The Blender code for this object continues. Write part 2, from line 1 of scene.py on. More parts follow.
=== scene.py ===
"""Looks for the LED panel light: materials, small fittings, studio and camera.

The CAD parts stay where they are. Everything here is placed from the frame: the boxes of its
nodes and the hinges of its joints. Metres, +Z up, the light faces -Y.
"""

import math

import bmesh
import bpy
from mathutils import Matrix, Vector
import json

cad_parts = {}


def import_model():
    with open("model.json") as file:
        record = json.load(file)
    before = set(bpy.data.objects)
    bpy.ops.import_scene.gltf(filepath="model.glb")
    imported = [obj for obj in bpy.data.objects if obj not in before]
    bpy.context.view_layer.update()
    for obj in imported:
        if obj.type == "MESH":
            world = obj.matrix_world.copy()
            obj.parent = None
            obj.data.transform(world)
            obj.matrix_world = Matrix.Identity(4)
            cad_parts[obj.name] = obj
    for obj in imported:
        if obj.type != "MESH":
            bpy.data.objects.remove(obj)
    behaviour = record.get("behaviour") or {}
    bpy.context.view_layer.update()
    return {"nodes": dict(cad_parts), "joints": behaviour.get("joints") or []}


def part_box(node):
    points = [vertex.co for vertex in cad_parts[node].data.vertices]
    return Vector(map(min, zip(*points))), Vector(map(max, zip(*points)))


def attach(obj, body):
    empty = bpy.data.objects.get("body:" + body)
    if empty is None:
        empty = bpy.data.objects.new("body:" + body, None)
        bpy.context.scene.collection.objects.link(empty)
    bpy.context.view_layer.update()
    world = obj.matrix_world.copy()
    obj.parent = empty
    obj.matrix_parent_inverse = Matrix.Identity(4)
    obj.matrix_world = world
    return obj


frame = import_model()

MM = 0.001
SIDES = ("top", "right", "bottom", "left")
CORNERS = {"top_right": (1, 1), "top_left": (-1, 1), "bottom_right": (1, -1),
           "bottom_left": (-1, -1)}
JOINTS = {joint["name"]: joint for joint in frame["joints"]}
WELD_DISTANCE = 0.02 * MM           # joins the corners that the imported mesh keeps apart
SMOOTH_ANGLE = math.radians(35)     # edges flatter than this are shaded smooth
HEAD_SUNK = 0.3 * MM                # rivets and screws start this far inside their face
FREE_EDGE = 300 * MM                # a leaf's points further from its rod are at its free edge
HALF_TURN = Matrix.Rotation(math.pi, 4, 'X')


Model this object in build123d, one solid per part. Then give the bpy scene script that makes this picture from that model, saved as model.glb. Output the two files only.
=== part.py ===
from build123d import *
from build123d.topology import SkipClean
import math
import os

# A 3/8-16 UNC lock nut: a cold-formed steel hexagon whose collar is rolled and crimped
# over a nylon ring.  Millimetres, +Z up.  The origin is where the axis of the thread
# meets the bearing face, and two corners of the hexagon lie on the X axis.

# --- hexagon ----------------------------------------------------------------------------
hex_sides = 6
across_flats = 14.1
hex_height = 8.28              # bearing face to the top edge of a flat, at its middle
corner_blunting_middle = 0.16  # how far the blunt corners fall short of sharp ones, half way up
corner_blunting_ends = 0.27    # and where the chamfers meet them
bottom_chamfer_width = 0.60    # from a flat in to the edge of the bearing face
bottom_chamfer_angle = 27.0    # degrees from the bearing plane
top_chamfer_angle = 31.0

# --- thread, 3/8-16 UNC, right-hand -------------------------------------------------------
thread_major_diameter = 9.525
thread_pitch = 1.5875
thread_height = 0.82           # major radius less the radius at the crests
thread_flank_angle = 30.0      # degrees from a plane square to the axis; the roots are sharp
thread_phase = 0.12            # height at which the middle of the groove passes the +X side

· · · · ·

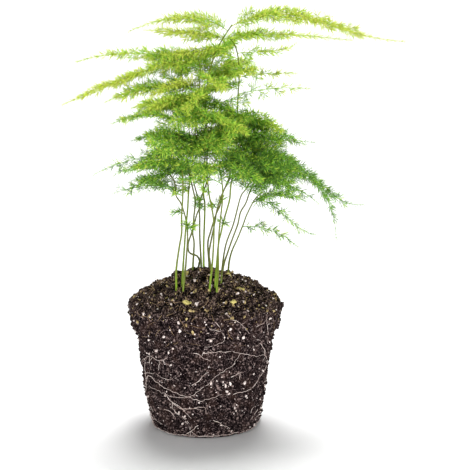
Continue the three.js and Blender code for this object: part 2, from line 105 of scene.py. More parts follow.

· · · · ·

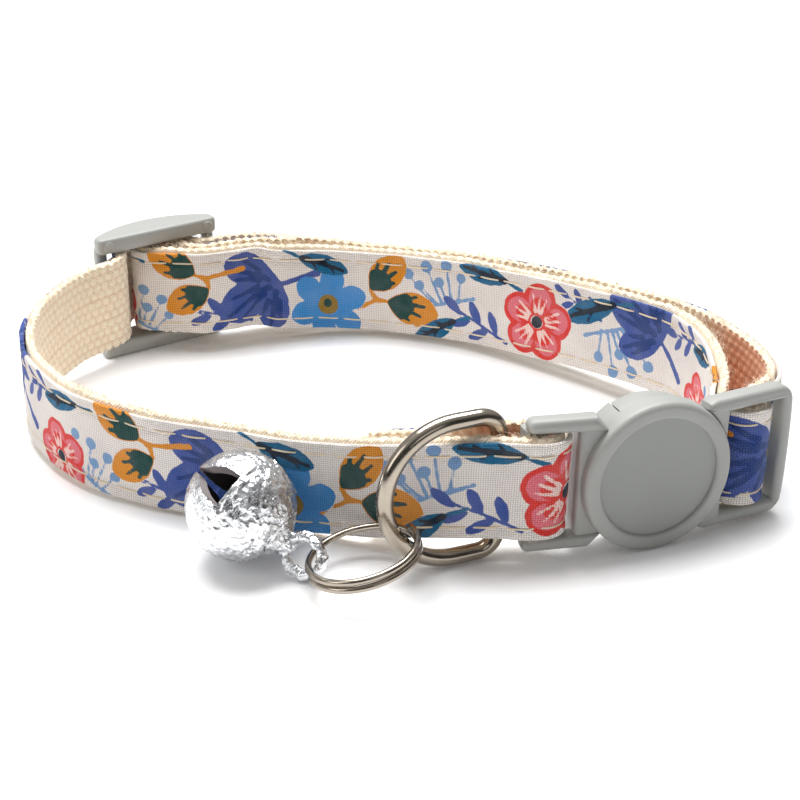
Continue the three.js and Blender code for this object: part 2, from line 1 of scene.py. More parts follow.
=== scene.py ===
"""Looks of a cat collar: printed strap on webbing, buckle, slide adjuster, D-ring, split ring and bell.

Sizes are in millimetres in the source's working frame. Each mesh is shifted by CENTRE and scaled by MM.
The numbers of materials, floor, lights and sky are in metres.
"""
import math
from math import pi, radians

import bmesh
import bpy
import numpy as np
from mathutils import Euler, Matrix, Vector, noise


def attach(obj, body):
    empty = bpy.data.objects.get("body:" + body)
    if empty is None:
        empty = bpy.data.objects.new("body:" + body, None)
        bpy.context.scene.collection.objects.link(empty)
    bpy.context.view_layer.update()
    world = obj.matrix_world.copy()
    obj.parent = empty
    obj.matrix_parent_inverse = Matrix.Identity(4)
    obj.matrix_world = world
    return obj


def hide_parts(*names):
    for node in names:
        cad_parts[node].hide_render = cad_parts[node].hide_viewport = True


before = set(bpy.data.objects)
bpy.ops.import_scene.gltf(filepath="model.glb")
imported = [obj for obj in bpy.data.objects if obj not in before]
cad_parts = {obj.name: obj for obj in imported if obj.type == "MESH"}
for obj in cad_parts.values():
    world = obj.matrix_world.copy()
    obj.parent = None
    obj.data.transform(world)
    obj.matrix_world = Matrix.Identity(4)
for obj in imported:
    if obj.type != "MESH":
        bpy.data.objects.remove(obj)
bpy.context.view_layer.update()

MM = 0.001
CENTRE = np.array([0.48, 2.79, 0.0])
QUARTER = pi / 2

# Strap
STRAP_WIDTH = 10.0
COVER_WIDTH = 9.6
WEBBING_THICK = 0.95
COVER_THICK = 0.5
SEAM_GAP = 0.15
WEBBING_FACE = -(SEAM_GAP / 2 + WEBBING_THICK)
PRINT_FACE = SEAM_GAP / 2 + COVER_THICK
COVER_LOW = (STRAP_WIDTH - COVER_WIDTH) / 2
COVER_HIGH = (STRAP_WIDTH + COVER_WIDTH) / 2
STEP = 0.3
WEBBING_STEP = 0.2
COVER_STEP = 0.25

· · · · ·

**WRITTEN PROBLEM**
Look through the records and gather each line with the word "gltf".

**THE OUTPUT**
    bpy.ops.import_scene.gltf(filepath="model.glb")
bpy.ops.import_scene.gltf(filepath="model.glb")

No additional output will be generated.